All that, my brothers, brought us untold suffering.
But we, who were elected by the votes of your representatives, representatives of the people, to guide our native land, we, who have suffered in body and soul from the colonial oppression, we tell you that henceforth all that is finished with.
The Republic of the Congo has been proclaimed and our beloved country’s future is now in the hands of its own people.
Brothers, let us commence together a new struggle, a sublime struggle that will lead our country to peace, prosperity and greatness.
Together we shall establish social justice and ensure for every man a fair remuneration for his labour.
We shall show the world what the black man can do when working in liberty, and we shall make the Congo the pride of Africa.
We shall see to it that the lands of our native country truly benefit its children.
We shall revise all the old laws and make them into new ones that will be just and noble.
We shall stop the persecution of free thought. We shall see to it that all citizens enjoy to the fullest extent the basic freedoms provided for by the Declaration of Human Rights.
We shall eradicate all discrimination, whatever its origin, and we shall ensure for everyone a station in life befitting his human dignity and worthy of his labour and his loyalty to the country.
We shall institute in the country a peace resting not on guns and bayonets but on concord and goodwill.
And in all this, my dear compatriots, we can rely not only on our own enormous forces and immense wealth, but also on the assistance of the numerous foreign states, whose co-operation we shall accept when it is not aimed at imposing upon us an alien policy, but is given in a spirit of friendship.
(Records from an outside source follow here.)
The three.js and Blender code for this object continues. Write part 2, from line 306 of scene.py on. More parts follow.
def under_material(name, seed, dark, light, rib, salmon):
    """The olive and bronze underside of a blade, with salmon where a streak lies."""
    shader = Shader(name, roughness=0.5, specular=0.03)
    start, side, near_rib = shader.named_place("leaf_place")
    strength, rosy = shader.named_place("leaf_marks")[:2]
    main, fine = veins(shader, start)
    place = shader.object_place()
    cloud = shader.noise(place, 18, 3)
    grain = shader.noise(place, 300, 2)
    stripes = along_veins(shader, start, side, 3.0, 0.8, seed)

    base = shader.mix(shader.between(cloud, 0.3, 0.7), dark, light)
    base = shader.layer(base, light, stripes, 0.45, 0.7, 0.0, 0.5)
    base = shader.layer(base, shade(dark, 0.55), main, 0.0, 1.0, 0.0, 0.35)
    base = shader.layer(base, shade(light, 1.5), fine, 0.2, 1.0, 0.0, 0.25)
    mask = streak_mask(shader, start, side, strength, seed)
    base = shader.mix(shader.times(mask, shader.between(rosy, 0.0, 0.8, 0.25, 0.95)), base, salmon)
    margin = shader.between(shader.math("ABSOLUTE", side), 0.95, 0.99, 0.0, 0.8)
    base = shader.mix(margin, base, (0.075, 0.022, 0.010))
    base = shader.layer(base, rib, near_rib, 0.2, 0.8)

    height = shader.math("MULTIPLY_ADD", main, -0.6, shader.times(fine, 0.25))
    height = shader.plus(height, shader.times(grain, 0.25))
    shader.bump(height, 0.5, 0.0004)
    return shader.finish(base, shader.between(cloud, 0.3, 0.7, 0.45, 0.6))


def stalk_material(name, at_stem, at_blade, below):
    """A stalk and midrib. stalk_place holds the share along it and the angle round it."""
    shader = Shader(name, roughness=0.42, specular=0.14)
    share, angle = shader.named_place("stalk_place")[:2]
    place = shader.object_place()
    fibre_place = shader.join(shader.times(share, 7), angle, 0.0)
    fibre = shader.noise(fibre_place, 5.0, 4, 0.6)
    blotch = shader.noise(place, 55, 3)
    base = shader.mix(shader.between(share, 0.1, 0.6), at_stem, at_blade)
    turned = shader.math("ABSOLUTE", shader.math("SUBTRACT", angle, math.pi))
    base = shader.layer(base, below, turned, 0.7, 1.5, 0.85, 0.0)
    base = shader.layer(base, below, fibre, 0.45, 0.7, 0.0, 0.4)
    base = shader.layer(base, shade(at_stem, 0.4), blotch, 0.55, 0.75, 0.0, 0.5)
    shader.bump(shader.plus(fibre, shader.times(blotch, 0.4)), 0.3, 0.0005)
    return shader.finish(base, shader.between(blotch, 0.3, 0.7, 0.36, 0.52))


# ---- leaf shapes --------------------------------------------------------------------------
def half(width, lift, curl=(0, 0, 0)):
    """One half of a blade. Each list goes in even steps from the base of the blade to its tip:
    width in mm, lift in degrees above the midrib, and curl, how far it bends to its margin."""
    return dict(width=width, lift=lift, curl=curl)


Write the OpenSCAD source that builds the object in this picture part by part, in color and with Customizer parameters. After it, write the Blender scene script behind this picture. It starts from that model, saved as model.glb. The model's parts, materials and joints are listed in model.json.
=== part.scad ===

Even Belgium, which has finally learned the lesson of history and need no longer try to oppose our independence, is prepared to give us its aid and friendship; for that end an agreement has just been signed between our two equal and independent countries. I am sure that this co-operation will benefit both countries. For our part, we shall, while remaining vigilant, try to observe the engagements we have freely made.
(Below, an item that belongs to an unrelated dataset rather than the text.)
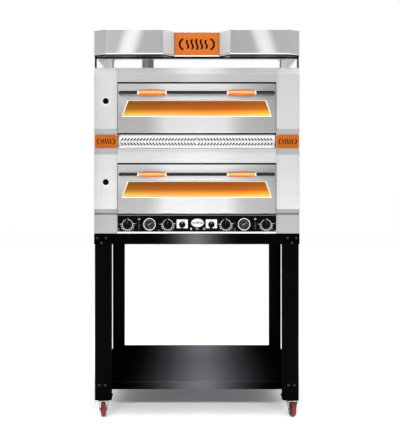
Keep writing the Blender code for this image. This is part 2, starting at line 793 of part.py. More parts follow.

Thus, both in the internal and the external spheres, the new Congo being created by my government will be rich, free and prosperous. But to attain our goal without delay, I ask all of you, legislators and citizens of the Congo, to give us all the help you can.
I ask you all to sink your tribal quarrels: they weaken us and may cause us to be despised abroad.
I ask you all not to shrink from any sacrifice for the sake of ensuring the success of our grand undertaking.
Finally, I ask you unconditionally to respect the life and property of fellow-citizens and foreigners who have settled in our country; if the conduct of these foreigners leaves much to be desired, our Justice will promptly expel them from the territory of the republic; if, on the contrary, their conduct is good, they must be left in peace, for they, too, are working for our country’s prosperity.
The Congo’s independence is a decisive step towards the liberation of the whole African continent.
Our government, a government of national and popular unity, will serve its country.
I call on all Congolese citizens, men, women and children, to set themselves resolutely to the task of creating a national economy and ensuring our economic independence.
Eternal glory to the fighters for national liberation!
Long live independence and African unity!
Long live the independent and sovereign Congo!
Patrice Lumumba, The Truth about a Monstrous Crime of the Colonialists (Moscow: Foreign Languages Publishing House, 1961), 44-47.